Does all this sound horribly cynical? We hope it is. We hope we are wrong.

We hope Trump announced these acts of clemency out of nothing more than a deep-seated sense of fairness and compassion. But if such was the case with Blagojevich, the president could have freed him months ago.

Witnessing the deplorable machinations of the Trump White House for more than three years could make a cynic of anyone. The baseness of this crowd has been breathtaking.

“He served eight years in jail, a long time,” Trump said about Blagojevich before boarding Air Force One for a trip to the West Coast.

About that we agree. Fourteen years in a federal pen would have been an awfully long time for a former governor who was always more opportunistic, lazy and clueless than venal.

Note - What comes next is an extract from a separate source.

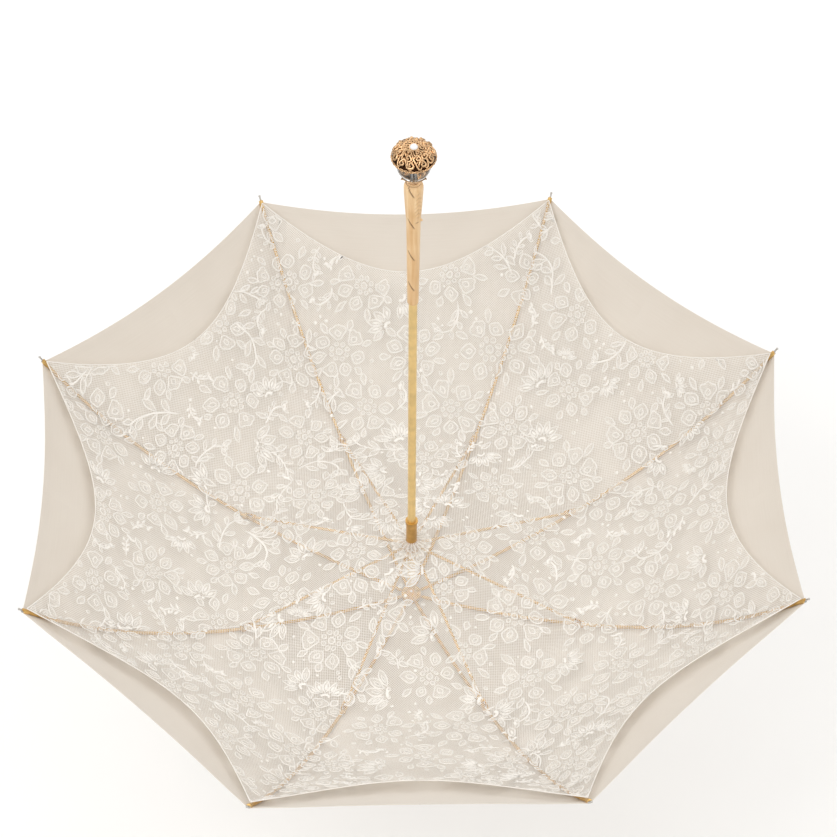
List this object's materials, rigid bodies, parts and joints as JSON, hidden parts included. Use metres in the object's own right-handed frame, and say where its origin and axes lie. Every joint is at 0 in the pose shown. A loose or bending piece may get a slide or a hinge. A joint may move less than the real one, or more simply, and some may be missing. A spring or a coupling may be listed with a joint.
{
  "type": "lace parasol",
  "caption": "Folding parasol with a cloth canopy, an open lace lining on a gilt rib frame, and a carved handle with a crystal and filigree knob.",
  "frame": {"origin": "middle of the carved handle, on the shaft's axis, where the hand holds the parasol", "axes": "+Z along the shaft from the ferrule to the knob, so the parasol is open with its handle up; the catches are on the +Y side; the first rib is 22.5 degrees from +X"},
  "size_m": [0.8992, 0.8992, 0.8637],
  "materials": {
    "gilt_steel": "satin",
    "gold": "polished",
    "steel": "satin",
    "cream_cloth": "matte woven",
    "ivory_lace": "corded lace",
    "carved_wood": "satin lacquer",
    "crystal": "polished",
    "stone": "polished"
  },
  "bodies": {
    "frame": {"shaft": "gilt_steel", "ferrule": "gold", "crown_notch": "gold", "crown_wire": "steel", "crown_cap": "gold", "crown_washer": "cream_cloth", "handle_stick": "carved_wood", "knob_rod": "steel", "calyx": "gold", "crystal_ball": "crystal", "filigree_cap": "gold", "cap_stone": "stone"},
    "rib_1": {"rib_1": "gilt_steel", "rib_tip_1": "gold", "canopy_panel_1": "cream_cloth", "lining_panel_1": "ivory_lace"},
    "stretcher_1": {"stretcher_1": "gilt_steel"},
    "rib_2": {"rib_2": "gilt_steel", "rib_tip_2": "gold", "canopy_panel_2": "cream_cloth", "lining_panel_2": "ivory_lace"},
    "stretcher_2": {"stretcher_2": "gilt_steel"},
    "rib_3": {"rib_3": "gilt_steel", "rib_tip_3": "gold", "canopy_panel_3": "cream_cloth", "lining_panel_3": "ivory_lace"},
    "stretcher_3": {"stretcher_3": "gilt_steel"},
    "rib_4": {"rib_4": "gilt_steel", "rib_tip_4": "gold", "canopy_panel_4": "cream_cloth", "lining_panel_4": "ivory_lace"},
    "stretcher_4": {"stretcher_4": "gilt_steel"},
    "rib_5": {"rib_5": "gilt_steel", "rib_tip_5": "gold", "canopy_panel_5": "cream_cloth", "lining_panel_5": "ivory_lace"},
    "stretcher_5": {"stretcher_5": "gilt_steel"},
    "rib_6": {"rib_6": "gilt_steel", "rib_tip_6": "gold", "canopy_panel_6": "cream_cloth", "lining_panel_6": "ivory_lace"},
    "stretcher_6": {"stretcher_6": "gilt_steel"},
    "rib_7": {"rib_7": "gilt_steel", "rib_tip_7": "gold", "canopy_panel_7": "cream_cloth", "lining_panel_7": "ivory_lace"},
    "stretcher_7": {"stretcher_7": "gilt_steel"},
    "rib_8": {"rib_8": "gilt_steel", "rib_tip_8": "gold", "canopy_panel_8": "cream_cloth", "lining_panel_8": "ivory_lace"},
    "stretcher_8": {"stretcher_8": "gilt_steel"},
    "runner": {"runner": "gold", "runner_wire": "steel", "lining_rosette": "ivory_lace"},
    "top_catch": {"top_catch": "steel"},
    "bottom_catch": {"bottom_catch": "steel"}
  },
  "joints": [
    {"name": "fold", "type": "hinge", "parent": "frame", "child": "rib_1", "pos_m": [0.00831, 0.00344, -0.647], "axis": [0.3827, -0.9239, 0], "range_deg": [0, 61.6], "deforming": ["canopy_panel_1", "canopy_panel_2", "canopy_panel_3", "canopy_panel_4", "canopy_panel_5", "canopy_panel_6", "canopy_panel_7", "canopy_panel_8", "lining_panel_1", "lining_panel_2", "lining_panel_3", "lining_panel_4", "lining_panel_5", "lining_panel_6", "lining_panel_7", "lining_panel_8", "top_catch", "bottom_catch", "lining_rosette"]},
    {"name": "stretcher_1_turn", "type": "hinge", "parent": "rib_1", "child": "stretcher_1", "pos_m": [0.2051, 0.08496, -0.59567], "axis": [0.3827, -0.9239, 0], "range_deg": [-123.2, 0]},
    {"name": "rib_2_fold", "type": "hinge", "parent": "frame", "child": "rib_2", "pos_m": [0.00344, 0.00831, -0.647], "axis": [0.9239, -0.3827, 0], "range_deg": [0, 61.6]},
    {"name": "stretcher_2_turn", "type": "hinge", "parent": "rib_2", "child": "stretcher_2", "pos_m": [0.08496, 0.2051, -0.59567], "axis": [0.9239, -0.3827, 0], "range_deg": [-123.2, 0]},
    {"name": "rib_3_fold", "type": "hinge", "parent": "frame", "child": "rib_3", "pos_m": [-0.00344, 0.00831, -0.647], "axis": [0.9239, 0.3827, 0], "range_deg": [0, 61.6]},
    {"name": "stretcher_3_turn", "type": "hinge", "parent": "rib_3", "child": "stretcher_3", "pos_m": [-0.08496, 0.2051, -0.59567], "axis": [0.9239, 0.3827, 0], "range_deg": [-123.2, 0]},
    {"name": "rib_4_fold", "type": "hinge", "parent": "frame", "child": "rib_4", "pos_m": [-0.00831, 0.00344, -0.647], "axis": [0.3827, 0.9239, 0], "range_deg": [0, 61.6]},
    {"name": "stretcher_4_turn", "type": "hinge", "parent": "rib_4", "child": "stretcher_4", "pos_m": [-0.2051, 0.08496, -0.59567], "axis": [0.3827, 0.9239, 0], "range_deg": [-123.2, 0]},
    {"name": "rib_5_fold", "type": "hinge", "parent": "frame", "child": "rib_5", "pos_m": [-0.00831, -0.00344, -0.647], "axis": [-0.3827, 0.9239, 0], "range_deg": [0, 61.6]},
    {"name": "stretcher_5_turn", "type": "hinge", "parent": "rib_5", "child": "stretcher_5", "pos_m": [-0.2051, -0.08496, -0.59567], "axis": [-0.3827, 0.9239, 0], "range_deg": [-123.2, 0]},
    {"name": "rib_6_fold", "type": "hinge", "parent": "frame", "child": "rib_6", "pos_m": [-0.00344, -0.00831, -0.647], "axis": [-0.9239, 0.3827, 0], "range_deg": [0, 61.6]},
    {"name": "stretcher_6_turn", "type": "hinge", "parent": "rib_6", "child": "stretcher_6", "pos_m": [-0.08496, -0.2051, -0.59567], "axis": [-0.9239, 0.3827, 0], "range_deg": [-123.2, 0]},
    {"name": "rib_7_fold", "type": "hinge", "parent": "frame", "child": "rib_7", "pos_m": [0.00344, -0.00831, -0.647], "axis": [-0.9239, -0.3827, 0], "range_deg": [0, 61.6]},
    {"name": "stretcher_7_turn", "type": "hinge", "parent": "rib_7", "child": "stretcher_7", "pos_m": [0.08496, -0.2051, -0.59567], "axis": [-0.9239, -0.3827, 0], "range_deg": [-123.2, 0]},
    {"name": "rib_8_fold", "type": "hinge", "parent": "frame", "child": "rib_8", "pos_m": [0.00831, -0.00344, -0.647], "axis": [-0.3827, -0.9239, 0], "range_deg": [0, 61.6]},
    {"name": "stretcher_8_turn", "type": "hinge", "parent": "rib_8", "child": "stretcher_8", "pos_m": [0.2051, -0.08496, -0.59567], "axis": [-0.3827, -0.9239, 0], "range_deg": [-123.2, 0]},
    {"name": "runner_level", "type": "hinge", "parent": "stretcher_1", "child": "runner", "pos_m": [0.00831, 0.00344, -0.54433], "axis": [0.3827, -0.9239, 0], "range_deg": [0, 61.6]},
    {"name": "top_catch_press", "type": "hinge", "parent": "frame", "child": "top_catch", "pos_m": [0, 0.00245, -0.47173], "axis": [-1, 0, 0], "range_deg": [0, 6.2], "stiffness_Nm_per_rad": 0.25},
    {"name": "bottom_catch_press", "type": "hinge", "parent": "frame", "child": "bottom_catch", "pos_m": [0, 0.00245, -0.24714], "axis": [1, 0, 0], "range_deg": [0, 6.2], "stiffness_Nm_per_rad": 0.25}
  ],
  "couplings": [
    {"joint": "stretcher_1_turn", "follows": "fold", "ratio": -2},
    {"joint": "rib_2_fold", "follows": "fold", "ratio": 1},
    {"joint": "stretcher_2_turn", "follows": "fold", "ratio": -2},
    {"joint": "rib_3_fold", "follows": "fold", "ratio": 1},
    {"joint": "stretcher_3_turn", "follows": "fold", "ratio": -2},
    {"joint": "rib_4_fold", "follows": "fold", "ratio": 1},
    {"joint": "stretcher_4_turn", "follows": "fold", "ratio": -2},
    {"joint": "rib_5_fold", "follows": "fold", "ratio": 1},
    {"joint": "stretcher_5_turn", "follows": "fold", "ratio": -2},
    {"joint": "rib_6_fold", "follows": "fold", "ratio": 1},
    {"joint": "stretcher_6_turn", "follows": "fold", "ratio": -2},
    {"joint": "rib_7_fold", "follows": "fold", "ratio": 1},
    {"joint": "stretcher_7_turn", "follows": "fold", "ratio": -2},
    {"joint": "rib_8_fold", "follows": "fold", "ratio": 1},
    {"joint": "stretcher_8_turn", "follows": "fold", "ratio": -2},
    {"joint": "runner_level", "follows": "fold", "ratio": 1}
  ]
}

What was Blagojevich’s offense? He tried to sell a vacant Senate seat and extort big campaign donations from a hospital and a racetrack owner, behavior that even in Illinois will raise eyebrows. We can’t agree with Trump that Blagojevich’s only crime was to say things “many other politicians say.”

We suspect, in sadness but in truth, that Trump granted clemency to Blagojevich and the others to establish a precedent before swooping in and saving Stone. He needs to create a plausible deniability of abuse of this kingly power.

With these actions, Trump also is amping up his attacks on the Justice Department — sparing, of course, his chosen confederate, Attorney General Bill Barr. He is creating a little more cheap rhetorical fodder for his trashing of the DOJ’s supposed “deep state.”

Blagojevich is coming home to Chicago because Donald Trump was flying out to the West Coast. Trump has three more MAGA rallies out there, and he needed new material.

More importantly, it’s in the president’s selfish interest to keep Stone out of prison and on his side. We can only guess at what secrets Stone might know that Trump wants no one to hear.

It’s good Rod Blagojevich is walking free, but the motivation behind it sickens us.